Features of H1Z2Z2-K Cables:
Voltage Rating: Up to 1.5 kV DC.
Insulation: Cross-linked polyethylene (XLPE) for superior heat and mechanical resistance.
Standards Compliance: Meets EN 50618 and IEC 62930.
Applications: Ideal for utility-scale and large solar installations.
2. PV1-F Cables
PV1-F was the earlier industry standard for photovoltaic cables, widely used in smaller-scale solar installations.
Features of PV1-F Cables:
Voltage Rating: Up to 1.0 kV DC.
Insulation: Halogen-free flame-retardant compounds.
Flexibility: High mechanical flexibility for easier handling.
Applications: Suitable for residential and small commercial solar systems.
Why Solar Cables Are Better for PV Systems
Solar cables outperform normal cables in several critical aspects, making them indispensable for PV systems:
Resistance to Outdoor Conditions:
Solar cables are UV-resistant, making them suitable for rooftop and ground-mounted solar arrays exposed to sunlight for decades.
Normal cables degrade quickly when exposed to UV rays, moisture, and temperature extremes.
Wide Temperature Tolerance:
Solar cables like H1Z2Z2-K can operate in temperatures as low as -40°C and as high as +120°C.
Normal cables typically function within a narrower range, making them unsuitable for outdoor solar setups.
High Voltage Handling:
Solar cables can manage the high DC voltages generated by modern solar panels, with H1Z2Z2-K handling up to 1.5 kV DC.
Normal cables are generally limited to lower AC voltages, often insufficient for PV systems.
Longevity:
Solar cables are built for a lifespan of 25+ years, aligning with the typical lifespan of solar panels.

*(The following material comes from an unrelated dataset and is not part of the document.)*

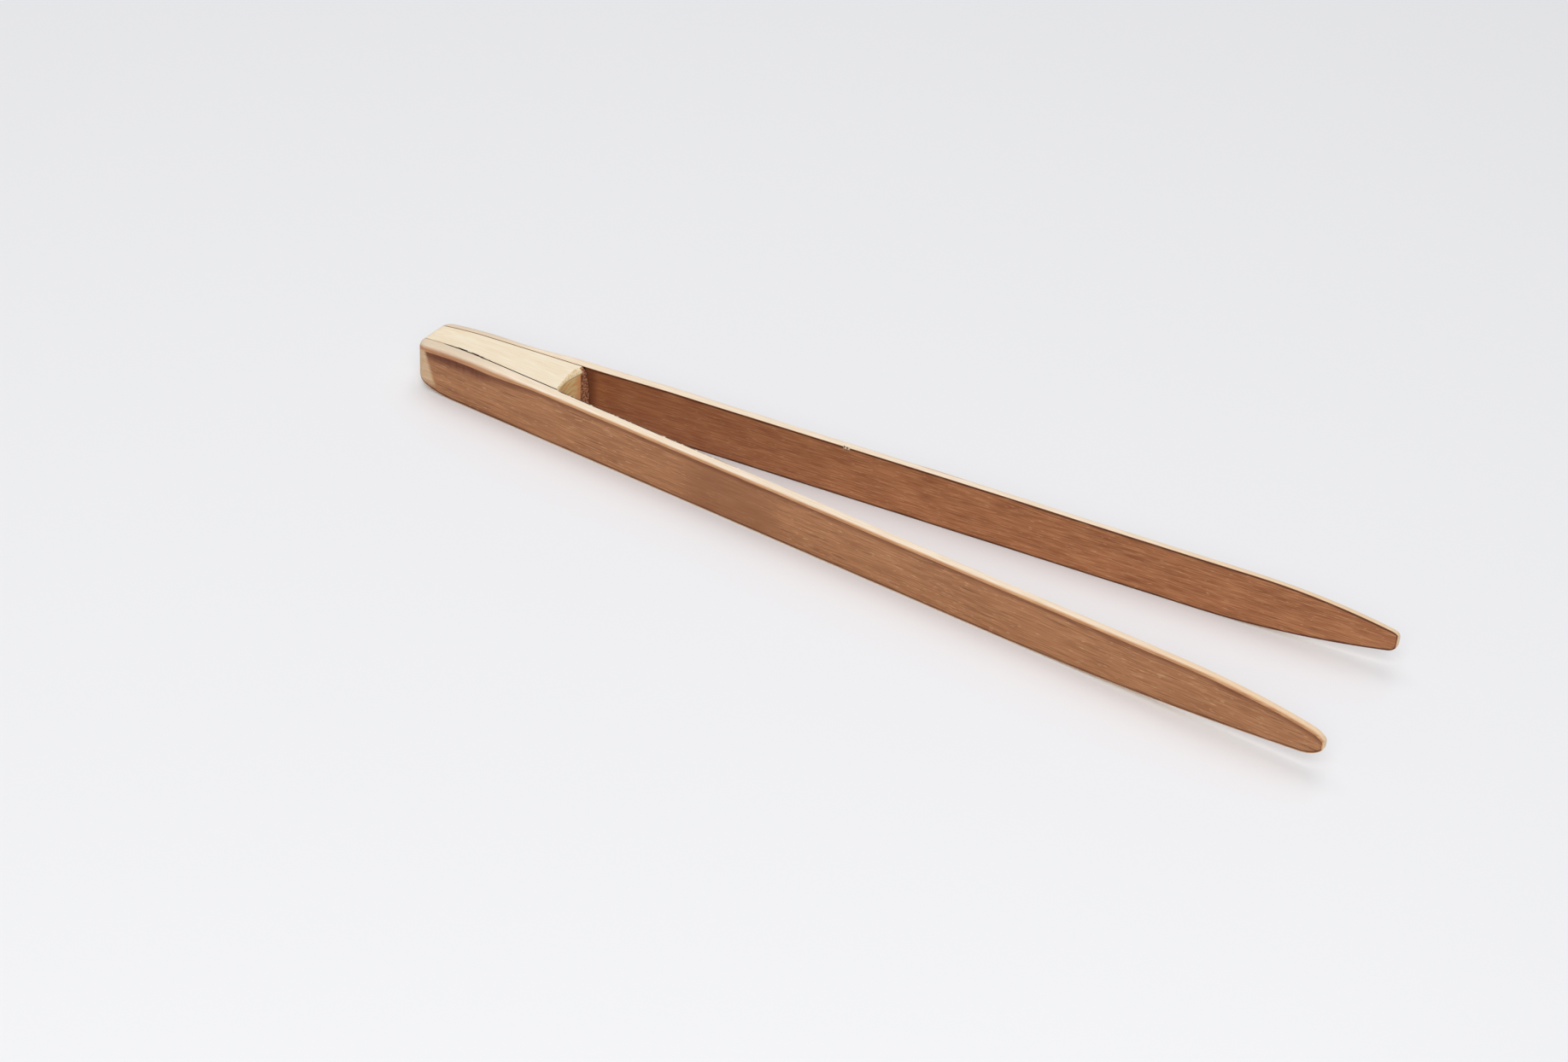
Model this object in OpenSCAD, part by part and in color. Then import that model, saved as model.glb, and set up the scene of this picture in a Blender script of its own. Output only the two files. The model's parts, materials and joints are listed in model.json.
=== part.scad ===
// Wooden print tongs: two springy strips glued to a wedge-shaped spacer block.
// The tongs lie flat. +X runs from the head to the tips, the near leg is on the -Y side,
// and the origin is on the surface that they lie on, at the middle of their length.

/* [Overall] */
// Length from the head end to the tips
tongs_l = 180; // [130:1:240]
// Height of the strips, up from the surface that the tongs lie on
strip_h = 10; // [8:0.1:15]

/* [Legs] */
// Thickness of a leg at the head end
leg_head_t = 2.4; // [1.8:0.1:3.2]
// Thickness of a leg at its tip
leg_tip_t = 1.2; // [0.8:0.1:1.8]
// Clear gap between the two tips at rest
tip_gap = 31; // [16:0.1:45]
// Radius sanded onto the long outer edges
edge_r = 0.8; // [0.3:0.1:0.9]

/* [Head] */
// Gap between the inner faces of the legs at the head end
head_gap = 4.8; // [3.8:0.1:8]
// Radius of the two corners of the head end, seen from above
head_corner_r = 2.6; // [2:0.1:4.8]
// Radius of the head end's lower edge, seen from the side
heel_r = 5.5; // [2:0.1:7]
// Radius of the head end's upper edge, seen from the side
crown_r = 0.8; // [0.3:0.1:1]

/* [Spacer block] */
// Length of the block, from the head end to the middle of its hollowed inner end
block_l = 30; // [20:1:45]
// Radius of the hollow across the block's inner end
scoop_r = 18; // [12:1:40]
// Thickness of each glue line between the block and a leg
glue_t = 0.2; // [0.1:0.05:0.4]

/* [Tips] */
// Length over which the near leg's underside rises to its tip
near_rise_l = 60; // [30:1:70]
// Length over which the far leg's underside rises to its tip
far_rise_l = 35; // [20:1:50]
// Height that each underside has risen at the tip
rise_h = 3.2; // [1:0.1:4]
// Length over which each top edge falls to the tip
fall_l = 25; // [15:1:40]
// Depth that each top edge has fallen at the tip
fall_h = 2.6; // [1:0.1:3]
// Corner radius of the near leg's nose
near_nose_r = 1.6; // [0.4:0.1:2]
// Corner radius of the far leg's nose
far_nose_r = 1; // [0.4:0.1:2]

/* [Flexing] */
// Distance from the block's inner end to the point that a leg bends about
flex_l = 22; // [15:1:30]
// Running gap around the knuckle that stands in for the bending strip
flex_gap = 0.08; // [0.05:0.01:0.1]

/* [Hidden] */

brown_wood = "#9B6E50";
pale_wood = "#F0E2C4";
dark_glue = "#4A4034";

// Facets of a small round, and of a long shallow sweep
round_fn = 96;
sweep_fn = 1440;
// How far a cutter runs past what it cuts
past = 1;
// Extra radius, so that a round crosses the faces that it meets instead of only touching them
bite = 0.01;
// Step from the knuckle to the full thickness of the blade
shoulder = 0.02;

// Sideways change per millimetre of length: of the inner faces, and of the leg's thickness
splay = (tip_gap - head_gap) / 2 / tongs_l;
taper = (leg_tip_t - leg_head_t) / tongs_l;
outer_angle = atan(splay + taper);
middle_angle = atan(splay + taper / 2);

// Centre height of the head's corner rounds, above the tongs' middle line
corner_y = outer_y(head_corner_r) - head_corner_r / cos(outer_angle);

// The point that a leg bends about, and the knuckle there
flex_x = block_l + flex_l;
flex_y = inner_y(flex_x) + leg_t(flex_x) / 2;
knuckle_r = leg_t(flex_x) / 2 * cos(middle_angle) - shoulder;

function inner_y(x) = head_gap / 2 + splay * x;
function leg_t(x) = leg_head_t + taper * x;
function outer_y(x) = inner_y(x) + leg_t(x);

// Radius of a sweep that starts level and has moved by "shift" after "run"
function sweep_r(run, shift) = (run * run + shift * shift) / (2 * shift);

// What a round of radius r takes off a square corner that lies at the origin
module corner_waste(r) {
    difference() {
        translate([-past, -past]) square(r + past);
        translate([r, r]) circle(r = r + bite, $fn = round_fn);
    }
}

// What a long sweep takes off an edge, from its level start at the origin
module sweep_waste(run, shift) {
    difference() {
        translate([0, -past]) square([run + past, shift + 2 * past]);
        translate([0, sweep_r(run, shift)])
            circle(r = sweep_r(run, shift) + bite, $fn = sweep_fn);
    }
}

// What a nose round of radius r takes off where such a sweep ends, with the tip at x = 0
module nose_waste(run, shift, r) {
    big_r = sweep_r(run, shift);
    centre_h = big_r - sqrt(pow(big_r - r, 2) - pow(run - r, 2));
    start = r * (run - r) / (big_r - r) - r;
    difference() {
        translate([start, -past]) square([past - start, centre_h + past]);
        translate([-r, centre_h]) circle(r = r + bite, $fn = round_fn);
    }
}

// Side view of the head end, and of all that is the strips' full height
module strip_side(length) {
    difference() {
        square([length, strip_h]);
        corner_waste(heel_r);
        translate([0, strip_h]) mirror([0, 1]) corner_waste(crown_r);
    }
}

// Side view of a whole leg: the underside rises and the top falls to a rounded nose
module leg_side(rise_l, nose_r) {
    difference() {
        strip_side(tongs_l);
        translate([tongs_l - rise_l, 0]) sweep_waste(rise_l, rise_h);
        translate([tongs_l - fall_l, strip_h]) mirror([0, 1]) sweep_waste(fall_l, fall_h);
        translate([tongs_l, 0]) nose_waste(rise_l, rise_h, nose_r);
        translate([tongs_l, strip_h]) mirror([0, 1]) nose_waste(fall_l, fall_h, nose_r);
    }
}

// Stands a side view up across the whole width of the tongs
module across() {
    translate([0, tip_gap, 0]) rotate([90, 0, 0]) linear_extrude(2 * tip_gap) children();
}

// What the head's corner round takes off, seen from above, on the far side
module head_corner_waste() {
    difference() {
        translate([-past, corner_y])
            square([past + head_corner_r * (1 - sin(outer_angle)), head_corner_r + past]);
        translate([head_corner_r, corner_y]) circle(r = head_corner_r + bite, $fn = round_fn);
    }
}

// Rounds both corners of the head end on a plan view
module round_head() {
    difference() {
        children();
        head_corner_waste();
        mirror([0, 1]) head_corner_waste();
    }
}

// Plan view of the far leg, whole
module leg_plan() {
    round_head()
        polygon([
            [0, inner_y(0)], [tongs_l, inner_y(tongs_l)],
            [tongs_l, outer_y(tongs_l)], [0, outer_y(0)]
        ]);
}

// Half plane on the tip side of the point that the far leg bends about
module tip_half() {
    translate([flex_x, flex_y])
        rotate(middle_angle)
            translate([0, -tip_gap]) square([tongs_l, 2 * tip_gap]);
}

// What the sanded radius takes off the far leg's two long outer edges
module long_edge_waste() {
    for (upper = [0, 1])
        translate([0, outer_y(0), upper * strip_h]) rotate([0, 0, outer_angle])
            rotate([90, 0, 90]) translate([0, 0, -past])
                linear_extrude(tongs_l + 3 * past)
                    mirror([1, 0]) mirror([0, upper]) corner_waste(edge_r);
}

// The stretch of the far leg whose plan view is given, cut to the leg's side view
module leg_stretch(rise_l, nose_r) {
    difference() {
        intersection() {
            linear_extrude(strip_h) children();
            across() leg_side(rise_l, nose_r);
        }
        long_edge_waste();
    }
}

// The leg from the head end to the socket of the knuckle
module leg_root(rise_l, nose_r) {
    leg_stretch(rise_l, nose_r)
        difference() {
            leg_plan();
            tip_half();
            translate([flex_x, flex_y]) circle(r = knuckle_r + flex_gap, $fn = round_fn);
        }
}

// The leg from the knuckle to its tip
module leg_blade(rise_l, nose_r) {
    leg_stretch(rise_l, nose_r)
        union() {
            intersection() {
                leg_plan();
                tip_half();
            }
            translate([flex_x, flex_y]) circle(r = knuckle_r, $fn = round_fn);
        }
}

// Plan view of the wedge between the legs, narrower by "inset" on each side
module wedge_plan(inset) {
    wedge_end = block_l + scoop_r / 4;
    round_head()
        difference() {
            polygon([
                [0, inset - inner_y(0)], [wedge_end, inset - inner_y(wedge_end)],
                [wedge_end, inner_y(wedge_end) - inset], [0, inner_y(0) - inset]
            ]);
            translate([block_l + scoop_r, 0]) circle(r = scoop_r, $fn = 2 * round_fn);
        }
}

// A plan view of the wedge's size, cut to the side view of the head
module head_piece() {
    intersection() {
        linear_extrude(strip_h) children();
        across() strip_side(tongs_l);
    }
}

// The glue line against the far leg
module glue_line() {
    head_piece()
        difference() {
            wedge_plan(0);
            wedge_plan(glue_t);
            translate([-past, -tip_gap]) square([tongs_l, tip_gap]);
        }
}

module place() {
    translate([-tongs_l / 2, 0, 0]) children();
}

module spacer_block() {
    color(pale_wood) place() head_piece() wedge_plan(glue_t);
}

module far_glue_line() {
    color(dark_glue) place() glue_line();
}

module near_glue_line() {
    color(dark_glue) place() mirror([0, 1, 0]) glue_line();
}

module far_leg_root() {
    color(brown_wood) place() leg_root(far_rise_l, far_nose_r);
}

module near_leg_root() {
    color(brown_wood) place() mirror([0, 1, 0]) leg_root(near_rise_l, near_nose_r);
}

module far_leg_blade() {
    color(brown_wood) place() leg_blade(far_rise_l, far_nose_r);
}

module near_leg_blade() {
    color(brown_wood) place() mirror([0, 1, 0]) leg_blade(near_rise_l, near_nose_r);
}

spacer_block();
near_glue_line();
far_glue_line();
near_leg_root();
far_leg_root();
near_leg_blade();
far_leg_blade();
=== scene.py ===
"""The looks of the print tongs: two long brown legs glued to a pale spacer block.

"along" runs from the head end to the tips, "across" from the tongs' middle line out to the leg
that is meant (on the block, to the far leg), and "up" from the surface that the tongs lie on.
Lengths are in metres. In a material they are in millimetres, as in the "grain" attribute.
"""

import json
import math
from types import SimpleNamespace

import bpy
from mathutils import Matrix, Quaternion, Vector, noise


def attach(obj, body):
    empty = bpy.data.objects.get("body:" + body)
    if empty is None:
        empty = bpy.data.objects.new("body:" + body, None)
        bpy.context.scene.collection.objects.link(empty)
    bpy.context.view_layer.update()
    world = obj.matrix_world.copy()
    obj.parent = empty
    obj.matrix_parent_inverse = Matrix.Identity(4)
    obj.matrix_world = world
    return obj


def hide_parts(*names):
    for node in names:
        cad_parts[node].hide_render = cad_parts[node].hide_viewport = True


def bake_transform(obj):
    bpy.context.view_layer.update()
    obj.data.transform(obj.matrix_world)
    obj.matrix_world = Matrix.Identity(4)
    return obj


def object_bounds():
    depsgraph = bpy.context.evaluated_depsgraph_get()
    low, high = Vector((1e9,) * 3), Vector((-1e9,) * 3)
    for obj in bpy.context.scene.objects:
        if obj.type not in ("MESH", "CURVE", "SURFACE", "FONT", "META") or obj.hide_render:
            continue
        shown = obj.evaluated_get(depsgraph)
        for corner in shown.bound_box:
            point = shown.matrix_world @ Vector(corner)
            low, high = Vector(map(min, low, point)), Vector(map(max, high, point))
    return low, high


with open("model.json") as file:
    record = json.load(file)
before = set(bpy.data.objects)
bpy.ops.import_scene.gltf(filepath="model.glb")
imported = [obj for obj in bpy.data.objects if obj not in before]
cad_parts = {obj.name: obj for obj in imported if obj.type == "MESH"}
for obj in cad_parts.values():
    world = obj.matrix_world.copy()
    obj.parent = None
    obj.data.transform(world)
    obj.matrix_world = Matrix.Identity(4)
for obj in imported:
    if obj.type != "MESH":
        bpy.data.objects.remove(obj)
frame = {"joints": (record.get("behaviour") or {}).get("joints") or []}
cad_low, cad_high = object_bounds()

MM = 0.001

# The strips, as the CAD model has them
HEAD_X = cad_low.x
LENGTH = cad_high.x - cad_low.x
HEIGHT = cad_high.z
HEAD_THICKNESS = 2.4 * MM
TIP_THICKNESS = 1.2 * MM
HEAD_HALF_GAP = 2.4 * MM
TIP_HALF_GAP = cad_high.y - TIP_THICKNESS
CORNER_R = 2.6 * MM
TOP_FALL = 25 * MM
TOP_FALL_DEPTH = 2.6 * MM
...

Normal cables often need replacement after a few years when exposed to environmental stresses.
Safety and Compliance:
Solar cables adhere to stringent international standards like EN 50618 (H1Z2Z2-K) and TÜV (PV1-F), ensuring fire safety and environmental compatibility.
Normal cables may not meet these standards, posing a risk in solar applications.
Choosing the Right Solar Cable
When selecting a solar cable, consider the following factors:
System Voltage:
For systems with higher voltage, use H1Z2Z2-K cables.
For smaller setups, PV1-F cables may suffice.
Environmental Conditions:
For installations exposed to harsh weather, choose cables with XLPE insulation (e.g., H1Z2Z2-K).
Cable Length and Layout:
Minimize voltage drop by planning cable routes efficiently.
Use solar cables with low resistance for long runs.
Compliance Standards:
Ensure cables meet EN 50618 or TÜV certifications for safety and durability.
Applications of Solar Cables
Solar Module Interconnection:
Connects individual panels to form an array.
Inverter Connection:
Transmits DC power from the panels to the inverter for conversion to AC.
Battery Systems:
Links batteries and charge controllers in off-grid systems.
Grounding and Safety:
Provides a safe path for electrical faults, protecting the system and users.